I'm not even sure where to begin this post. Lately I have been noticing two conflicting drives within myself. One that causes me anxiety and stress, and one that feels like home. I think it has been there forever but I've really started noticing it. I really started to discern this difference about 2 months ago. A group I was in was doing a 3 week cleanse coinciding with the arrival of spring. I signed up, order my shit load of vegetables, and was prepared to go hard core. By day 3 I was ready to quit. I was listening to advice the leaders were giving, I was following the instructions and more than how I felt physically, something inside me was screaming NO!!!!!


So I backed off. I had my one cup of coffee, I stuck to no red meat or dairy (other than in my coffee) but stopped watching the videos, listening to pep talks and I listened to me. And then in my meditation teacher training lately it has been a lot about tapas and pushing through the hard work to get the life you want. If there is anything I have learnt about myself in the last 6 months, it is that I maybe need to lay off the tapas. More surrender, less push.


The beginning of healing for me was "who's not giving up" as my husband used to say to me all the time. Now I need the reminder of "why are you doing this?" because if it is because I think I SHOULD versus it is how I feel, I need to maybe reexamine it. For me this means turning off the other voices and pulling back. Remembering what and who is important in my day to day life, and just being there for a bit. I forget about noticing those "shoulds", that tell that I am not in the right place for me. When I notice myself comparing myself to what other people are doing, it is time to pull back and drop in again.


Here is what I have figured out. These thoughts, desires, and drives come from one of two places. They are driven my by ego (you should be doing this, other people can do this) or they are driven by my soul (feels like home). My brain hemorrhage has given me an opportunity that few have in their lives, to listen to my soul and follow its voice. I don't have to worry about money or a job.
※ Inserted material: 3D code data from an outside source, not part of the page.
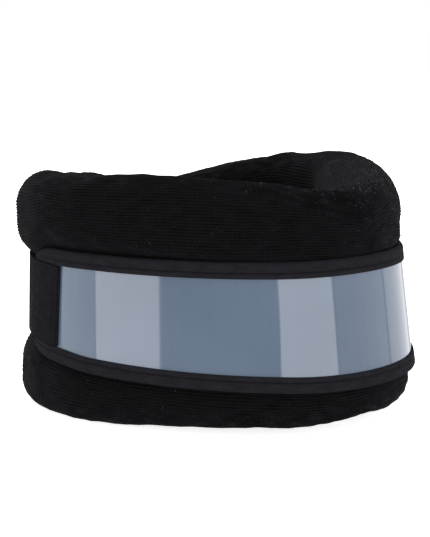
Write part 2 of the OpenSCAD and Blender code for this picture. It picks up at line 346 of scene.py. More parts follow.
def chin_fold(a, section):
    """The puckered notch where the padding folds at the chin."""
    near = np.exp((inner_off(a) - section[:, 0]) / FOLD_REACH)
    top = bend(section[:, 1], foam_top(a) - 30, foam_top(a) - 2, 0, 1)
    pinch = math.exp(-abs(a) / FOLD_SPREAD)
    out = section.copy()
    out[:, 1] -= FOLD_DROP * pinch * near * top
    out[:, 0] += FOLD_DEPTH * pinch * near
    return out


# ------ meshes
def build_mesh(name, points, face_sets, uv=None, sharp=None, sharp_rings=()):
    """A smooth-shaded mesh object from points in mm and arrays of faces with equal corner counts.
    Edges sharper than 'sharp' degrees stay crisp, and so do those of the rings in sharp_rings."""
    faces = [np.asarray(f, dtype=np.int64) for f in face_sets if len(f)]
    corners = np.concatenate([f.reshape(-1) for f in faces])
    totals = np.concatenate([np.full(len(f), f.shape[1]) for f in faces])
    starts = np.concatenate([[0], np.cumsum(totals)[:-1]])
    mesh = bpy.data.meshes.new(name)
    mesh.vertices.add(len(points))
    mesh.vertices.foreach_set("co", (np.asarray(points) * MM).astype(np.float32).ravel())
    mesh.loops.add(len(corners))
    mesh.loops.foreach_set("vertex_index", corners.astype(np.int32))
    mesh.polygons.add(len(totals))
    mesh.polygons.foreach_set("loop_start", starts.astype(np.int32))
    mesh.polygons.foreach_set("loop_total", totals.astype(np.int32))
    mesh.polygons.foreach_set("use_smooth", np.ones(len(totals), dtype=bool))
    mesh.update(calc_edges=True)
    if uv is not None:
        layer = mesh.uv_layers.new(name="cloth")
        layer.data.foreach_set("uv", np.asarray(uv, dtype=np.float32)[corners].ravel())
    mesh.validate()
    if sharp is not None:
        mesh.set_sharp_from_angle(angle=math.radians(sharp))
    if len(sharp_rings):
        ends = np.empty(len(mesh.edges) * 2, dtype=np.int32)
        mesh.edges.foreach_get("vertices", ends)
        ring = np.full(len(points), -1)
        for number, members in enumerate(sharp_rings):
            ring[members] = number
        pairs = ring[ends.reshape(-1, 2)]
        crisp = (pairs[:, 0] >= 0) & (pairs[:, 0] == pairs[:, 1])
        mesh.attributes.new("sharp_edge", "BOOLEAN", "EDGE").data.foreach_set("value", crisp)
    thing = bpy.data.objects.new(name, mesh)
    bpy.context.scene.collection.objects.link(thing)
    return thing


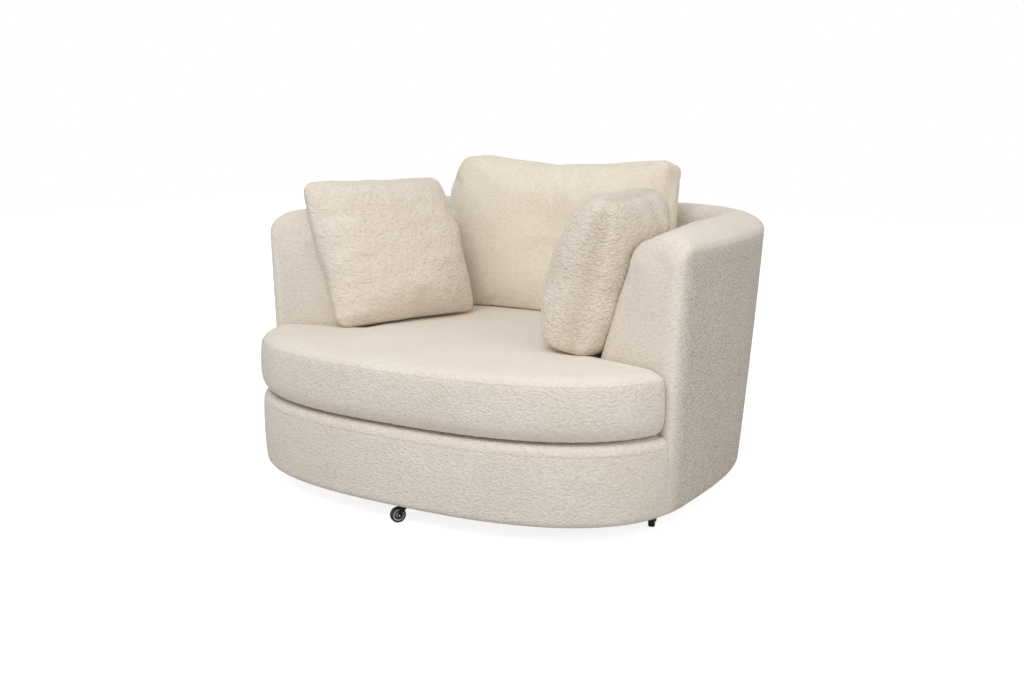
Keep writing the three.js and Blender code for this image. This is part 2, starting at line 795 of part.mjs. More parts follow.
// A cover: outer skin and lining, joined round the slot that the zip closes.
function padCover(outer, lining, opening) {
  const out = [];
  padTriangles(out, outer, false, opening);
  padTriangles(out, lining, true, opening);
  const { ring, from, to } = opening;
  for (let j = from; j < to; j += 1) {
    quad(out, outer.rings[ring][j], outer.rings[ring][j + 1], lining.rings[ring][j + 1], lining.rings[ring][j]);
    const upper = ring + 1;
    quad(out, outer.rings[upper][j + 1], outer.rings[upper][j], lining.rings[upper][j], lining.rings[upper][j + 1]);
  }
  quad(out, outer.rings[ring][to], outer.rings[ring + 1][to], lining.rings[ring + 1][to], lining.rings[ring][to]);
  quad(out, outer.rings[ring + 1][from], outer.rings[ring][from], lining.rings[ring][from], lining.rings[ring + 1][from]);
  return solidGeometry(out);
}

// The zip fills the slot, with a small gap all round.
function padZip(outer, lining, opening) {
  const { ring, from, to } = opening;
  const grid = (skin) => {
    const columns = [];
    for (let j = from; j <= to; j += 1) {
      let low = skin.rings[ring][j];
      let top = skin.rings[ring + 1][j];
      const neighbour = j === from ? j + 1 : j - 1;
      if (j === from || j === to) {
        low = stepped(low, skin.rings[ring][neighbour], seatGap);
        top = stepped(top, skin.rings[ring + 1][neighbour], seatGap);
      }
      columns.push([stepped(low, top, seatGap), stepped(top, low, seatGap)]);
    }
    return columns;
  };
  return sheetGeometry(grid(outer), grid(lining));
}

function stepped(from, towards, distance) {
  return from.clone().add(towards.clone().sub(from).setLength(distance));
}

function cushion(prefix, fill, makeRings, form, opening) {
  const group = new THREE.Group();
  const outer = makeRings(form, 0);
  const lining = makeRings(form, padCoverThickness);
  const core = makeRings(form, padCoverThickness + padCoreGap);
  group.add(mesh(prefix + "_cover", padCover(outer, lining, opening), boucle));
  group.add(mesh(prefix + "_" + fill, padCore(core), foam));
  group.add(mesh(prefix + "_zip", padZip(outer, lining, opening), zipTape));
  return group;
}

function seatCushion() {
  const plan = seatPlan(-seatOverhang, 2 * cushionGap, cushionGap);
  const bulges = plan.map((point) => (point.y < earLineY(Math.abs(point.x)) - seatEdgeRadius ? seatBulge : 0));
  const centre = new THREE.Vector2(0, -armFrontOuter);
  const form = { plan, centre, thickness: seatThickness, radius: seatEdgeRadius, crownTop: seatCrown, crownLow: 0, bulges };
  const middle = plan.length / 2;
  const opening = { ring: crownRingShares.length + 2, from: middle - seatZipSteps, to: middle + seatZipSteps };
  const group = cushion("seat_cushion", "core", boxedRings, form, opening);
  group.position.z = deckHeight + seatGap;
  return group;
}

// A rounded rectangle whose sides are drawn in between its corners.
function padPlan(width, height, square, drawShare) {
  return Array.from({ length: padPlanPoints }, (_, i) => {
    const angle = (4 * rightTurn * i) / padPlanPoints - rightTurn;
    const point = planPoint(angle, width / 2, height / 2, square, height / 2, square);
    const corner = Math.abs(Math.sin(2 * angle));
    return point.multiplyScalar(1 - drawShare * (1 - corner)).add(new THREE.Vector2(0, height / 2));
  });
}

// Stands a cushion on its lower edge: turned to face its way, then leant back.
function stoodUp(group, x, y, z, yaw, lean) {
  const upright = new THREE.Group();
  upright.add(group);
  upright.rotation.x = rightTurn - lean;
  const placed = new THREE.Group();
  placed.add(upright);
  placed.position.set(x, y, z);
  placed.rotation.z = yaw;
  return placed;
}

function backCushion() {
  const plan = padPlan(backPadWidth, backPadHeight, backPadSquareShare, backPadDrawShare);
  const centre = new THREE.Vector2(0, backPadHeight / 2);
  const form = {
    plan,
    centre,
    thickness: backPadThickness,
    radius: backPadEdgeRadius,
    crownTop: backPadCrown,
    crownLow: backPadCrown,
    bulges: plan.map(() => 0),
  };
  const [from, to] = padZipSteps;
  const opening = { ring: crownRingShares.length + 2, from, to };
  const group = cushion("back_cushion", "core", boxedRings, form, opening);
  group.position.z = -backPadThickness;
  return stoodUp(group, backPadX, backPadFrontY, seatTopZ + backPadRise, 0, backPadLean);
}

function scatterCushion(prefix, x, y, rise, yaw, lean, crownLow) {
  const plan = padPlan(scatterWidth, scatterHeight, scatterSquareShare, scatterDrawShare);
  const centre = new THREE.Vector2(0, scatterHeight / 2);
  const form = { plan, centre, crownTop: scatterFrontCrown, crownLow, seam: scatterSeam };
  const [from, to] = padZipSteps;
  const opening = { ring: knifeRingShares.length - 1, from, to };
  const group = cushion(prefix, "insert", knifeRings, form, opening);
  return stoodUp(group, x, y, seatTopZ + rise, yaw, lean);
}

// Casters, each in its own frame: the swivel axis is upright through the origin, the wheel trails towards +X.
function casterPlate(number) {
  const plate = new THREE.BoxGeometry(casterPlateSize, casterPlateSize, casterPlateThickness);
  const made = mesh("caster_" + number + "_plate", plate, zincSteel);
  made.position.z = casterPlateLow + casterPlateThickness / 2;
  return made;
}

const casterPlateLow = baseRingLow - seatGap - casterPlateThickness;
const forkTop = casterPlateLow - seatGap;
const forkInside = wheelWidth / 2 + wheelSideGap;
const axleLength = 2 * (forkInside + forkThickness + axleStandOut);
const axleBore = axleRadius + seatGap;
const forkEyeRadius = axleBore + forkEyeWidth;

function casterFork(number) {
  const leg = new THREE.Shape();
  leg.moveTo(-forkCrownRadius * forkBackShare, forkTop);
  leg.lineTo(forkCrownRadius * forkAheadShare, forkTop);
  leg.lineTo(wheelTrail + forkEyeRadius, wheelRadius);
  leg.absarc(wheelTrail, wheelRadius, forkEyeRadius, 0, -2 * rightTurn, true);
  const eye = new THREE.Path();
  eye.absarc(wheelTrail, wheelRadius, axleBore, 0, 4 * rightTurn, false);
  leg.holes.push(eye);
  const options = { depth: forkThickness, bevelEnabled: false, curveSegments: axleSides / 2 };
  const legs = [-forkInside, forkInside + forkThickness].map((y) =>
    new THREE.ExtrudeGeometry(leg, options).rotateX(rightTurn).translate(0, y, 0),
  );
  const crown = new THREE.CylinderGeometry(forkCrownRadius, forkCrownRadius, forkThickness, axleSides);
  crown.rotateX(rightTurn).translate(0, 0, forkTop - forkThickness / 2);
  return mesh("caster_" + number + "_fork", join(crown, ...legs), blackSteel);
}

function turned(name, profile, material) {
  const points = profile.map(([radius, across]) => new THREE.Vector2(radius, across));
  const made = mesh(name, new THREE.LatheGeometry([...points, points[0]], wheelSides), material);
  made.position.set(wheelTrail, 0, wheelRadius);
  return made;
}

function casterWheel(number) {
  const rim = wheelRadius - treadThickness - seatGap;
  const half = wheelWidth / 2;
  const [dishRadius, dishHalf] = [rim * wheelDishShares[0], half * wheelDishShares[1]];
  const profile = [
    [axleBore, -half],
    [axleBore * 2, -half],
    [dishRadius, -dishHalf],
    [rim, -half * wheelRimShare],
    [rim, half * wheelRimShare],
    [dishRadius, dishHalf],
    [axleBore * 2, half],
    [axleBore, half],
  ];
  return turned("caster_" + number + "_wheel", profile, wheelPlastic);
}

function casterTread(number) {
  const inside = wheelRadius - treadThickness;
  const half = wheelWidth / 2;
  const shoulder = treadThickness / 2;
  const profile = [
    [inside, -half * wheelRimShare],
    [wheelRadius - shoulder, -half],
    [wheelRadius, shoulder - half],
    [wheelRadius, half - shoulder],
    [wheelRadius - shoulder, half],
    [inside, half * wheelRimShare],
  ];
  return turned("caster_" + number + "_tread", profile, tread);
}

function casterAxle(number) {
  const pin = new THREE.CylinderGeometry(axleRadius, axleRadius, axleLength, axleSides);
  const made = mesh("caster_" + number + "_axle", pin, zincSteel);
  made.position.set(wheelTrail, 0, wheelRadius);
  return made;
}

function caster(number, x, y, trailShare) {
  const group = new THREE.Group();
  group.add(casterPlate(number));
  const swivel = new THREE.Group();
  swivel.add(casterFork(number), casterWheel(number), casterTread(number), casterAxle(number));
  swivel.rotation.z = 2 * rightTurn * trailShare;
  group.add(swivel);
  group.position.set(x, y, 0);
  return group;
}

const parts = new THREE.Group();
parts.add(baseRing(), deckRing(), rimRail());
const ribPlaces = [
  ["arm_rib", armRibY, false],
  ["side_rib", sideRibY, false],
  ["back_rib", backRibX, true],
];
for (const [name, at, turn] of ribPlaces) {
  parts.add(rib(name + "_right", at, turn, 1), rib(name + "_left", at, turn, -1));
}
parts.add(frontPost("front_post_right", 1), frontPost("front_post_left", -1));
for (let i = 0; i < springCount; i += 1) {
  parts.add(seatSpring("seat_spring_" + (i + 1), (i - (springCount - 1) / 2) * springPitch));
}
parts.add(deckPad(), dustCover(), insideFoam(), rimFoam());
parts.add(outsidePanel(), insidePanel(), frontPanel());
parts.add(seatCushion(), backCushion());
const leftPlace = [leftScatterX, leftScatterY, leftScatterRise, leftScatterYaw, leftScatterLean, leftScatterBackCrown];
const rightPlace = [rightScatterX, rightScatterY, rightScatterRise, rightScatterYaw, rightScatterLean, rightScatterBackCrown];
parts.add(scatterCushion("left_cushion", ...leftPlace), scatterCushion("right_cushion", ...rightPlace));
const sideX = bodyHalfWidth - sideCasterInset;
const casterPlaces = [
  [frontCasterX, frontCasterInset - frontDepth],
  [sideX, -sideCasterY],
  [rearCasterX, backReachAt(rearCasterX, skirtHeight) - rearCasterInset],
  [-rearCasterX, backReachAt(rearCasterX, skirtHeight) - rearCasterInset],
  [-sideX, -sideCasterY],
];
casterPlaces.forEach(([x, y], i) => parts.add(caster(i + 1, x, y, casterTrailShares[i])));

const chair = new THREE.Group();
parts.position.y = -centreY;
chair.add(parts);

export default chair;
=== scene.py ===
import json
import math

import bpy
import numpy as np
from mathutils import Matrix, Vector


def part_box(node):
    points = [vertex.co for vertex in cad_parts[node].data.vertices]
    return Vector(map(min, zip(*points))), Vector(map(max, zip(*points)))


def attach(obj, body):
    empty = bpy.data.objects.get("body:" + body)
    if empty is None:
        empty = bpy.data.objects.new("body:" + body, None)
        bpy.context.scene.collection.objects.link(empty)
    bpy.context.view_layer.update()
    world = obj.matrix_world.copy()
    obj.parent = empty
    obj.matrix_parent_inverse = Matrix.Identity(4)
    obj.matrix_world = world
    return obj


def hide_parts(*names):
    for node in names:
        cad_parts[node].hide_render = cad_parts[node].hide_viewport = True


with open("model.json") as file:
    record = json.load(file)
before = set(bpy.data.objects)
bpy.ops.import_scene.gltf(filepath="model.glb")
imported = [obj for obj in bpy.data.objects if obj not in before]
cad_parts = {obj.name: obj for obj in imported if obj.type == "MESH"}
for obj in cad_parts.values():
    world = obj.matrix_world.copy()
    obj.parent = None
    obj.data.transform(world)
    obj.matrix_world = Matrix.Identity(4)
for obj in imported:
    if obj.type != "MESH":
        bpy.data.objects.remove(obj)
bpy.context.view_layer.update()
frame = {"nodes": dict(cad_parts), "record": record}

scene = bpy.context.scene


# shader nodes

def fillSocket(socket, value):
    # a socket takes a fixed value, or is linked to another node's output
    if isinstance(value, bpy.types.NodeSocket):
        socket.id_data.links.new(value, socket)
    else:
        socket.default_value = value


def fillSockets(node, **inputs):
    for key, value in inputs.items():
        fillSocket(node.inputs[key.replace("_", " ")], value)


def addNode(tree, kind, **inputs):
    # one shader node with some of its sockets filled by name
    node = tree.nodes.new("ShaderNode" + kind)
    fillSockets(node, **inputs)
    return node


def inOrder(tree, kind, *values, operation=None):
    # one shader node with its first sockets filled in their order
    node = tree.nodes.new("ShaderNode" + kind)
    if operation:
        node.operation = operation
    for socket, value in zip(node.inputs, values):
        fillSocket(socket, value)
    return node.outputs[0] if node.outputs else None


# camera, light and background

camera = {
    "place": (1.7570, -2.8327, 1.0007),   # metres, from the middle of the chair on the floor
    "looks": (-0.52157706, 0.83166788, -0.19048862),
    "lens": 43.684,
    "sensor": 36.0,
    "far": 60,
}

studio = {
    "world": 0.58,            # even light from all round
    "keyPlace": (0.52, -2.6, 3.3),
    "keyWatts": 61,
    "keySize": 2.2,
    "keyTint": (1.0, 1.0, 1.0),
    "fillPlace": (3.4, -1.2, 1.9),
    "fillWatts": 19.5,
    "fillSize": 2.4,
    "fillTint": (1.0, 0.92, 0.86),
    "aim": (0, 0, 0.35),      # the place that both lamps face
    "floorHalf": 8,
    "floorGrey": 0.62,
    "floorGlow": 0.85,
}


def facing(thing, place, way):
    # puts a camera or lamp in its place, turned to look along the way
    thing.location = place
    thing.rotation_mode = "QUATERNION"
    thing.rotation_quaternion = Vector(way).to_track_quat("-Z", "Y")
    scene.collection.objects.link(thing)


def makeCamera():
    data = bpy.data.cameras.new("camera")
    data.lens = camera["lens"]
    data.sensor_width = camera["sensor"]
    data.clip_end = camera["far"]
    scene.camera = bpy.data.objects.new("camera", data)
    facing(scene.camera, camera["place"], camera["looks"])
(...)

Around the same time as the cleanse my husband said something to me that was like a bolt of lightening. He said " You get to choose to do something everyday just because you love it. So if you go for a walk and take your camera and take 100 crappy pictures but you love it, than do it. You get to choose, there are no expectations. No one to make happy but you. So make yourself happy."


So ego versus soul. There is what all the discomfort and unpleasantness is coming down to for me. When I am my best self, my ego takes a break and the soul takes the wheel. Meditation and yoga (and yoga really is meditation, not the fancy shapes you make on your mat) are where this happens. I settle in and focus on my heart and settle back into my soul not my ego. I am loving awareness. I am loving awareness. I am loving awareness.


I have no one to make happy but myself. Drop in. Breathe. Settle into that place. I am that place. This is where we are meant to be. I am just lucky to have the time and ability to live here now. I have to remember that.